Listen to that line again: “You were disengaged and impervious to the serious threat to your own safety.”

Most of us are fortunate enough to spend most of our life in a pretty good place.

By all means, appreciate the peaceful times, but don’t become disengaged and impervious to the hurt, injustice and spiritual forces around you.

Don’t get lulled into just cruising along not paying attention to what’s happening around you.

Evil is real, and while we don’t want to become paranoid and imagine a demon behind every bush, we all are vulnerable all the time to temptations and attacks that can damage us and our relationships.

Praying for wisdom is getting God’s lay of the land that we might be oblivious to.

And, doesn’t it make sense to check in with God who knows what opportunities you may be missing?
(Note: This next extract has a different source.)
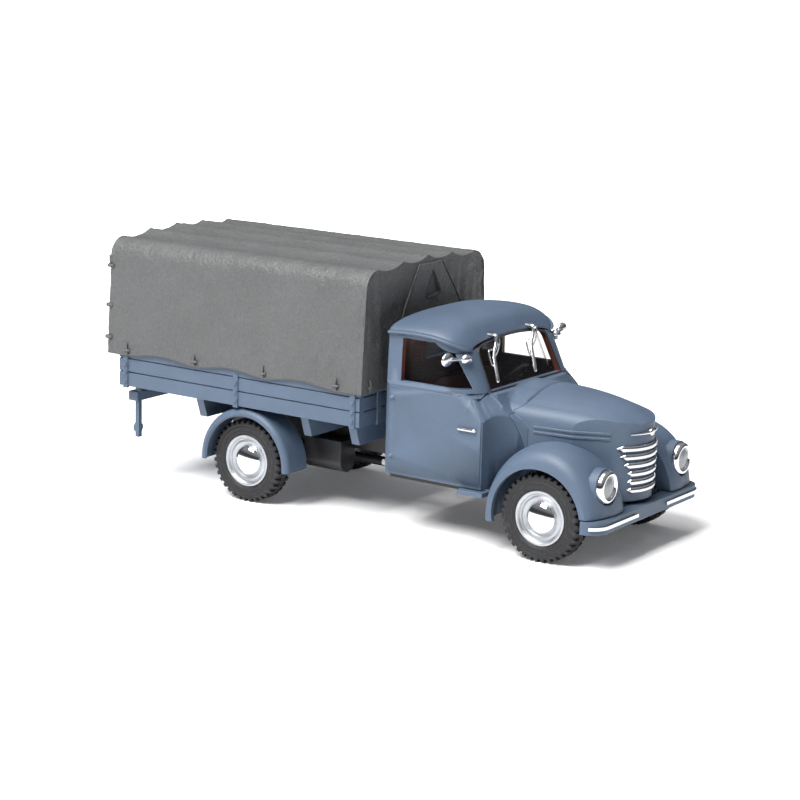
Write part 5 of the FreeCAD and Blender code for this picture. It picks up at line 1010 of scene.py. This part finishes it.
# A wide white table carries the lorry, lit by two soft square lamps above it and pale walls all round.
# The table and the walls stay white in the picture, and only the soft shadow shows.
bpy.ops.mesh.primitive_plane_add(size=40.0, location=(0, 0, 0))
table = bpy.context.object
table.name = "studio_table"
table_white, shader, tree, place = new_material("table_white")
glow_start = 45 * MM
glow_full = 160 * MM
paper = spread(noise_at(place, 60.0, 3.0), 0.3, 0.7, 0.0, 1.0)
away = add_node(tree, "ShaderNodeVectorMath", {0: place}, operation="LENGTH").outputs["Value"]
path = add_node(tree, "ShaderNodeLightPath", {})
table_glow = add_node(tree, "ShaderNodeMath", {
    0: spread(away, glow_start, glow_full, 0.08, 1.2), 1: path.outputs["Is Camera Ray"],
}, operation="MULTIPLY")
feed(shader, {
    "Base Color": blend_colours(paper, (0.93, 0.935, 0.95), (0.95, 0.95, 0.96)),
    "Roughness": 0.9,
    "Specular IOR Level": 0.1,
    "Emission Color": (1, 1, 1, 1),
    "Emission Strength": table_glow.outputs[0],
})
table.data.materials.append(table_white)

world = bpy.data.worlds.new("studio")
bpy.context.scene.world = world
world.use_nodes = True
air = world.node_tree
direct = feed(air.nodes["Background"], {"Color": (1, 1, 1, 1), "Strength": 1.0})
sky = add_node(air, "ShaderNodeTexCoord", {})
heights = add_node(air, "ShaderNodeSeparateXYZ", {"Vector": sky.outputs["Generated"]})
walls = add_node(air, "ShaderNodeValToRGB", {"Fac": heights.outputs["Z"]})
ramp = walls.color_ramp
ramp.elements[0].position = 0.0
ramp.elements[0].color = (0.7, 0.72, 0.76, 1)
ramp.elements[1].position = 1.0
ramp.elements[1].color = (1, 1, 1, 1)
for position, tone in ((0.06, 0.25), (0.2, 0.12), (0.33, 0.5), (0.6, 0.95)):
    ramp.elements.new(position).color = (tone, tone, tone * 1.04, 1)
around = add_node(air, "ShaderNodeBackground", {"Color": walls.outputs["Color"], "Strength": 0.34})
which = add_node(air, "ShaderNodeLightPath", {})
choose = add_node(air, "ShaderNodeMixShader", {
    0: which.outputs["Is Camera Ray"], 1: around.outputs["Background"], 2: direct.outputs["Background"],
})
feed(air.nodes["World Output"], {"Surface": choose.outputs["Shader"]})

lamp_aim = Vector((0, 0, 10 * MM))
for name, place, size, power in (
    ("soft_lamp", (-0.27, 0.05, 0.4), 0.26, 4.6),
    ("top_lamp", (0.0, 0.05, 0.5), 0.3, 0.8),
):
    light = bpy.data.lights.new(name, "AREA")
    light.shape = "SQUARE"
    light.size = size
    light.energy = power
    light.color = (1.0, 0.99, 0.97)
    lamp = bpy.data.objects.new(name, light)
    lamp.location = place
    lamp.rotation_euler = (lamp_aim - Vector(place)).to_track_quat("-Z", "Y").to_euler()
    bpy.context.scene.collection.objects.link(lamp)
bpy.context.scene.view_settings.view_transform = "Standard"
Hearing God’s wisdom takes practice.

Prayer improves with experience.

My friend Darleen was well into her sixties when she first went parachuting.

Now, she didn’t just climb into a plane one day and jump out.

No, she had some training.

She got some instruction and some experience so that she was well prepared before she stepped into 14,000 feet of empty space.

Prayer takes some practice too, so doesn’t it make more sense to be practicing prayer before you are in a life-or-death crisis?

The very nature of God is that He is generous … He loves to give.

Right now, He must be grieving the state of our world, but He promises something better for you … to share in the Kingdom of God rather than the discord of the Kingdom of the World.